Quienes hayan participado de la promoción, conformación, gestión y disfrute de los privilegios del régimen, no pueden un día despertar, sorprendidos de los resultados de sus acciones.
No pueden mostrarse, lastimeros, como si estuvieran regresando de una luna de miel, acompañados de una pareja, que descubrieron maltratadora y cruel.
No son las víctimas inocentes de un matrimonio fallido.
Son perpetradores, o por lo menos cómplices.
No tiene sentido ni puede resultar creíble, ni el pedido, ni el ruego, ni siquiera la imploración del perdón de los jóvenes, cuando han arrastrado a situaciones similares a niños, mujeres y ancianos.
No basta con pedir perdón, ni como diría nuestro cantor, tampoco basta rezar.
Los daños causados en el país tienen dimensiones demográficas, le dañaron la infancia a los jóvenes a quienes piden perdón y están dañando a los niños de hoy.

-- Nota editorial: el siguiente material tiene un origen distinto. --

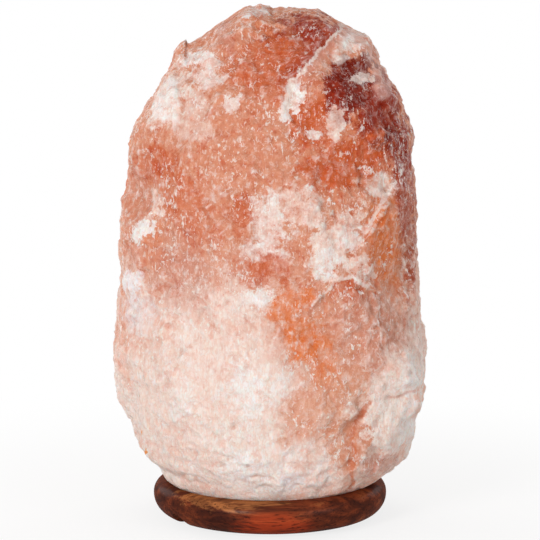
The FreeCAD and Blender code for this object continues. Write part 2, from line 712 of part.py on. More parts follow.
rivet_places = [(D["rivet_circle"], 0), (-D["rivet_circle"], 0)]
terminal_places = [on_circle(terminal_circle, D["terminal_angle"] + turn)
                   for turn in TERMINALS.values()]
cap_screw_places = [(0, cap_screw_circle), (0, -cap_screw_circle)]


def socket_body():
    """The moulded upper body: wiring space, web, shoulder, and a sleeve round the screw shell."""
    shell_hole = shell_outer + D["close_fit"]
    sleeve = shell_hole + D["sleeve_wall"]
    body = turned("socket_body", [
        (wiring_radius, cap_top), (holder_radius, cap_top), (holder_radius, shoulder_low),
        (shoulder_radius, shoulder_low), (shoulder_radius, web_top), (sleeve, web_top),
        (sleeve, holder_top), (shell_hole, holder_top), (shell_hole, web_top), (0, web_top),
        (0, web_low), (wiring_radius, web_low)])
    fit = D["close_fit"]
    drill_up(body, "rivet_holes", web_low, D["web_thickness"], D["rivet_diameter"] / 2 + fit,
             rivet_places)
    drill_up(body, "terminal_holes", web_low, D["terminal_screw_bite"] + fit,
             D["terminal_screw_diameter"] / 2 + fit, terminal_places)
    drill_up(body, "cap_screw_holes", web_low, D["cap_screw_bite"] + fit,
             D["cap_screw_diameter"] / 2 + fit, cap_screw_places)


def socket_cap():
    """The lower cap of the lampholder, with the hole for the cord bush."""
    bevel = D["cap_bevel"]
    hole = bush_radius + D["close_fit"]
    floor = holder_low + D["cap_floor"]
    body = turned("socket_cap", [
        (hole, holder_low), (holder_radius - bevel, holder_low), (holder_radius, holder_low + bevel),
        (holder_radius, cap_top), (wiring_radius, cap_top), (wiring_radius, floor), (hole, floor)])
    drill_up(body, "cap_screw_holes", holder_low, D["cap_floor"],
             D["cap_screw_diameter"] / 2 + D["close_fit"], cap_screw_places)


def cord_bush():
    """The bush that the mains cord enters the lampholder through."""
    bore = D["cord_hole_diameter"] / 2
    flange = bush_radius + D["bush_flange"]
    low = holder_low - D["bush_drop"]
    floor = holder_low + D["cap_floor"]
    top = floor + D["bush_flange_height"]
    turned("cord_bush", [
        (bore, low), (bush_radius, low), (bush_radius, floor), (flange, floor), (flange, top),
        (bore, top)])


def slotted_screw(name, seat, shank, length, head, head_height, place):
    """A slotted screw that goes up into the lampholder from its seat."""
    low = seat - head_height
    body = turned(name, [
        (0, low), (head, low), (head, seat), (shank, seat), (shank, seat + length),
        (0, seat + length)])
    slot(body, "driver_slot", head * 3, D["slot_width"], low, D["slot_depth"])
    stand_at(body, place)


def cap_screws():
    """The screws that hold the cap to the upper body."""
    for number, place in enumerate(cap_screw_places, 1):
        slotted_screw("cap_screw_%d" % number, holder_low, D["cap_screw_diameter"] / 2,
                      web_low + D["cap_screw_bite"] - holder_low,
                      D["cap_screw_head_diameter"] / 2, D["cap_screw_head_height"], place)


def terminal_screws():
    """The screws that clamp the wires under the terminals."""
    for name, place in zip(TERMINALS, terminal_places):
        slotted_screw("%s_terminal_screw" % name, strip_low, D["terminal_screw_diameter"] / 2,
                      D["strip_thickness"] + D["terminal_screw_bite"],
                      D["terminal_head_diameter"] / 2, D["terminal_head_height"], place)


def terminal_strips():
    """The brass strips under the web, from the rivet to the terminal screw."""
    fit = D["close_fit"]
    margin = D["terminal_margin"]
    screw = terminal_places[0]
    for name, angle in TERMINALS.items():
        body = new_body("%s_terminal" % name)
        sketch = new_sketch(body, "strip_outline", "XY_Plane", strip_low)
        rectangle(sketch, (D["rivet_circle"] - margin, -margin),
                  (screw[0] + margin, screw[1] + margin))
        circle(sketch, D["rivet_diameter"] / 2 + fit, (D["rivet_circle"], 0))
        circle(sketch, D["terminal_screw_diameter"] / 2 + fit, screw)
        extrude(body, "strip", sketch, D["strip_thickness"])
        turn_to(body, size(angle))


def rivets():
    """The rivets that join each terminal, through the web, to the piece above it."""
    shank = D["rivet_diameter"] / 2
    head = D["rivet_head_diameter"] / 2
    low = strip_low - D["rivet_head_height"]
    clamped = {"line": D["strip_thickness"], "neutral": D["shell_wall"]}
    for (name, above), place in zip(clamped.items(), rivet_places):
        top = web_top + above
        body = turned("%s_rivet" % name, [
            (0, low), (head, low), (head, strip_low), (shank, strip_low), (shank, top), (head, top),
            (head, top + D["rivet_head_height"]), (0, top + D["rivet_head_height"])])
        stand_at(body, place)


def centre_contact():
    """The sprung brass tongue that the bulb's tip rests on."""
    body = new_body("centre_contact")
    thick = D["strip_thickness"]
    rise = D["tongue_rise"]
    half = D["strip_width"] / 2
    end = contact_slot_end - D["strip_end_gap"]
    sketch = new_sketch(body, "tongue_outline")
    outline(sketch, [
        (end, web_top), (end, web_top + thick), (tongue_foot + thick / 2, web_top + thick),
        (tongue_crown + thick / 2, tongue_top), (-half, tongue_top), (-half, web_top + rise),
        (tongue_crown, web_top + rise), (tongue_foot, web_top)])
    extrude(body, "tongue", sketch, D["strip_width"], both_ways=True)
    drill_up(body, "rivet_hole", web_top, thick, D["rivet_diameter"] / 2 + D["close_fit"],
             rivet_places[:1])


def screw_shell():
    """The brass shell with the thread for the bulb, and the floor that its rivet holds."""
    wall = D["shell_wall"]
    body = turned("screw_shell", [
        (D["shell_mouth"], web_top), (shell_outer, web_top), (shell_outer, shell_top),
        (shell_radius, shell_top), (shell_radius, web_top + wall),
        (D["shell_mouth"], web_top + wall)])
    sketch = new_sketch(body, "contact_slot_outline", "XY_Plane", web_top)
    rectangle(sketch, (0, -contact_slot), (contact_slot_end, contact_slot))
    extrude(body, "contact_slot", sketch, wall, "PartDesign::Pocket", backwards=True)
    drill_up(body, "rivet_hole", web_top, wall, D["rivet_diameter"] / 2 + D["close_fit"],
             rivet_places[1:])
    rolled_thread(body, shell_radius, -D["shell_thread_height"], shell_thread_low)


def spring_clip():
    """The steel clip: a ring under the shoulder and three legs down to the wall of the hole."""
    body = new_body("spring_clip")
    thick = D["clip_thickness"]
    half = D["leg_width"] / 2
    ring = new_sketch(body, "ring_outline", "XY_Plane", clip_low)
    circle(ring, shoulder_radius)
    circle(ring, holder_radius + D["close_fit"])
    extrude(body, "ring", ring, thick)
    reach = hole_radius - D["leg_gap"]
    wall = (reach * reach - half * half).root()
    inner = shoulder_radius - D["leg_bend"] / 2
    bend = shoulder_radius + D["leg_bend"]
    grip_top = dish_floor - D["leg_grip_inset"]
    grip_low = wood_bottom + D["leg_grip_low"]
    tab_low = wood_bottom + D["leg_tab_low"]
    tab = wall - D["leg_tab_inset"]
    sketch = new_sketch(body, "leg_outline", turn=D["groove_angle"] + D["screw_angle"])
    outline(sketch, [
        (inner, shoulder_low), (bend, shoulder_low), (wall, grip_top), (wall, grip_low),
        (tab, tab_low), (tab - thick, tab_low), (wall - thick, grip_low), (wall - thick, grip_top),
        (bend - thick, clip_low), (inner, clip_low)])
    leg = extrude(body, "leg", sketch, D["leg_width"], both_ways=True)
    polar(body, "legs", leg, LEG_COUNT)


def clip_nut():
    """The ring nut that clamps the spring clip to the shoulder."""
    low = clip_low - D["nut_height"]
    bore = holder_radius + D["close_fit"]
    body = turned("clip_nut", [
        (bore, low), (shoulder_radius, low), (shoulder_radius, clip_low), (bore, clip_low)])
    sketch = new_sketch(body, "grip_outline", "XY_Plane", low)
    circle(sketch, D["nut_grip_radius"], (shoulder_radius + D["nut_grip_radius"] / 2, 0))
    grip = extrude(body, "grip", sketch, D["nut_height"], "PartDesign::Pocket", backwards=True)
    polar(body, "grips", grip, D["nut_grip_count"])


# ---------------------------------------------------------------------------------------------
# Bulb
# ---------------------------------------------------------------------------------------------


def bulb_contacts():
    """The solder tip and the black glass that keeps it apart from the cap."""
    tip = D["tip_radius"]
    corner = math.sqrt(0.5)
    turned("bulb_tip_contact", [
        (0, tip_low, tip * corner, insulator_low - D["tip_height"] * corner), (tip, insulator_low),
        (0, insulator_low)])
    turned("bulb_insulator", [
        (0, insulator_low), (D["insulator_radius"], insulator_low), (D["cap_radius"], bulb_cap_low),
        (0, bulb_cap_low)])


def bulb_cap():
    """The threaded metal cap."""
    outer = D["cap_radius"]
    inner = outer - D["cap_wall"]
    body = turned("bulb_cap", [
        (inner, bulb_cap_low), (outer, bulb_cap_low), (outer, bulb_cap_top), (inner, bulb_cap_top)])
    rolled_thread(body, outer, D["cap_thread_height"], thread_low)


def glass_wall(neck, widest):
    """One face of the glass envelope as stops of an outline, from the neck up to the crown."""
    across = (widest - neck) / 2
    up = D["bulb_flare"] / 2
    chord = (across * across + up * up).root()
    swell = chord * chord / (across * 2) * (size(1) - up / chord)
    flare_top = bulb_cap_top + D["bulb_flare"]
    dome = bulb_top - D["bulb_diameter"] / 2
    corner = math.sqrt(0.5)
    return [
        (neck, neck_low),
        (neck, bulb_cap_top, neck + swell, bulb_cap_top + chord / 2),
        (neck + across, bulb_cap_top + up, widest - swell, flare_top - chord / 2),
        (widest, flare_top),
        (widest, dome, widest * corner, dome + widest * corner),
        (0, dome + widest),
    ]


def reverse_stops(stops):
    """The same outline walked backwards, with each arc's middle point handed to its other end."""
    corners = [stop[:2] for stop in stops]
    middles = [stop[2:] for stop in stops[:-1]]
    return [corners[-1] + middles[-1]] + [
        corner + middle for corner, middle in zip(corners[-2:0:-1], middles[-2::-1])] + corners[:1]


def bulb_glass():
    """The hollow glass envelope."""
    wall = D["glass_wall"]
    outer = glass_wall(neck_radius, D["bulb_diameter"] / 2)
    inner = glass_wall(neck_radius - wall, D["bulb_diameter"] / 2 - wall)
    turned("bulb_glass", outer + reverse_stops(inner))


def bulb_stem():
    """The glass stem that carries the filament, sealed into the neck."""
    rim = neck_radius - D["glass_wall"]
    foot = neck_low + D["stem_foot"]
    turned("bulb_stem", [
        (0, neck_low), (rim, neck_low), (rim, foot), (D["stem_radius"], foot + D["stem_taper"]),
        (D["stem_radius"], stem_top), (0, stem_top)])


def straight_wire(name, role, diameter, foot, head):
    """A straight wire up from the stem, in the upright plane of that role."""
    body = new_body(name)
    ring = new_sketch(body, "wire_section", "XY_Plane", foot[1])
    circle(ring, diameter / 2, (foot[0], 0) if role == "XZ_Plane" else (0, foot[0]))
    path = new_sketch(body, "wire_path", role)
    line = path.addGeometry(Part.LineSegment(flat(foot), flat(head)))
    pin(path, line, 1, foot)
    pin(path, line, 2, head)
    doc.recompute()
    wire = body.newObject("PartDesign::AdditivePipe", "wire")
    wire.Profile = ring
    wire.Spine = (path, ["Edge1"])
    finish_feature(body, wire)


def filament():
    """The bowed filament between the lead wires, with their upper ends and its one support."""
    bow = D["filament_bow"]
    spread = D["lead_spread"]
    radius = (spread * spread + bow * bow) / (bow * 2)
    body = new_body("bulb_filament")
    sketch = new_sketch(body, "filament_section")
    axis = upright_axis(sketch, bow - radius)
    circle(sketch, D["filament_diameter"] / 2, (bow, filament_height))
    feature = body.newObject("PartDesign::Revolution", "filament")
    feature.Profile = sketch
    feature.ReferenceAxis = axis
    feature.Midplane = True
    feature.setExpression("Angle", "2 * asin(%s)" % (spread / radius).text)
    finish_feature(body, feature)

    low = filament_height - D["filament_diameter"] / 2
    lead = D["lead_diameter"]
    straight_wire("bulb_lead_wire_1", "YZ_Plane", lead, (-D["lead_foot"], stem_top), (-spread, low))
    straight_wire("bulb_lead_wire_2", "YZ_Plane", lead, (D["lead_foot"], stem_top), (spread, low))
    straight_wire("filament_support", "XZ_Plane", D["support_diameter"], (0, stem_top), (bow, low))


# ---------------------------------------------------------------------------------------------
# Build, check and write
# ---------------------------------------------------------------------------------------------

salt_crystal()
wooden_base()
rubber_feet()
fixing_screws()
socket_body()
socket_cap()
cord_bush()
cap_screws()
terminal_strips()
terminal_screws()
rivets()
centre_contact()
screw_shell()
spring_clip()
clip_nut()
bulb_contacts()
bulb_cap()
bulb_glass()
bulb_stem()
filament()
doc.recompute()

for item in doc.Objects:
    if "Invalid" in item.State or "Error" in item.State:
        raise RuntimeError("%s failed: %s" % (item.Label, item.State))
for piece in pieces:
    shape = piece.Shape
    if shape.isNull() or not shape.isValid() or len(shape.Solids) != 1:
        raise RuntimeError("%s is not one valid solid" % piece.Label)

os.makedirs("parts", exist_ok=True)
for piece in pieces:
    piece.Shape.exportStep("parts/%s.step" % piece.Label)
    box = piece.Shape.optimalBoundingBox()
    print("%-22s %9.1f mm3  z %6.2f to %6.2f" % (piece.Label, piece.Shape.Volume, box.ZMin, box.ZMax))
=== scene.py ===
# Salt crystal lamp: looks.  A rough block of pink rock salt on a varnished wooden base, unlit.
#
# Metres, +Z up, front -Y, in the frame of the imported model.  Lengths named here are in millimetres,
# which MM turns into metres, unless a comment says metres.

import bpy
import json
import math
import numpy as np
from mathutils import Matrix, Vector, noise


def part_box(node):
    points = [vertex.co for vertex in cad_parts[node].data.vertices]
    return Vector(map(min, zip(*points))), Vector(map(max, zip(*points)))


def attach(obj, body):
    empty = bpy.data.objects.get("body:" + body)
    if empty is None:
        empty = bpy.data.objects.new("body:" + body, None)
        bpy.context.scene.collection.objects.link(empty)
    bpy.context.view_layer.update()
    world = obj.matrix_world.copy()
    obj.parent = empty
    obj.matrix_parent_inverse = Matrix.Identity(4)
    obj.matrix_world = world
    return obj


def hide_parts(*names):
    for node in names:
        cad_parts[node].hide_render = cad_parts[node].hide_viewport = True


MM = 0.001

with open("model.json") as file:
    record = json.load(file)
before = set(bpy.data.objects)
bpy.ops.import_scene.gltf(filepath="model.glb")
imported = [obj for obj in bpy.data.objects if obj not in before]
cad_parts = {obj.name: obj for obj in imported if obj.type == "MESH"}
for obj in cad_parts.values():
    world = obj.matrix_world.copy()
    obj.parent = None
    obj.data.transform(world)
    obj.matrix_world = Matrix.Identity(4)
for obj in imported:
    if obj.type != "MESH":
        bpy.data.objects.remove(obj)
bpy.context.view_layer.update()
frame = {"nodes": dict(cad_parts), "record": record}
nodes = frame["nodes"]
scene = bpy.context.scene

salt_low, salt_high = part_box("salt_crystal")

# ---------------------------------------------------------------------------------------------
# Node graph helpers
# ---------------------------------------------------------------------------------------------


def new_material(name):
    """An empty node material and its tree."""
    material = bpy.data.materials.new(name)
    material.use_nodes = True
    material.node_tree.nodes.clear()
    return material, material.node_tree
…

No basta el perdón para corregir los estragos irreversibles de la desnutrición, la falta de educación, la deformación moral y ética, no pueden corregir lo que hicieron para llevar a las niñas venezolanas a hacer lo que hacen, para contribuir con el sustento de sus hogares, cuyos padres siguen la promesa de crucifixión, que les ofrece la diáspora.
El perdón no basta para recuperar el futuro que les negaron.
No es justo compartir las responsabilidad personal con toda nuestra generación.
El mal lo causamos los que promovimos la utopía socialista y los otros, los que construyeron la distopía que nos envuelve con su manto de miseria y nos roba la esperanza.
Para pedir perdón hace falta una profunda reflexión crítica sobre nuestras acciones, una evaluación sincera de la formas en que nuestros actos motivan y causan el mal.
No basta con el falso arrepentimiento cristiano, es necesario emprender acciones reales, personales, comprometidas, que efectivamente, conlleven la reparación del mal por el que pedimos perdón, de lo contrario el perdón que buscamos no será más que una postura social, una simple banalidad mediática.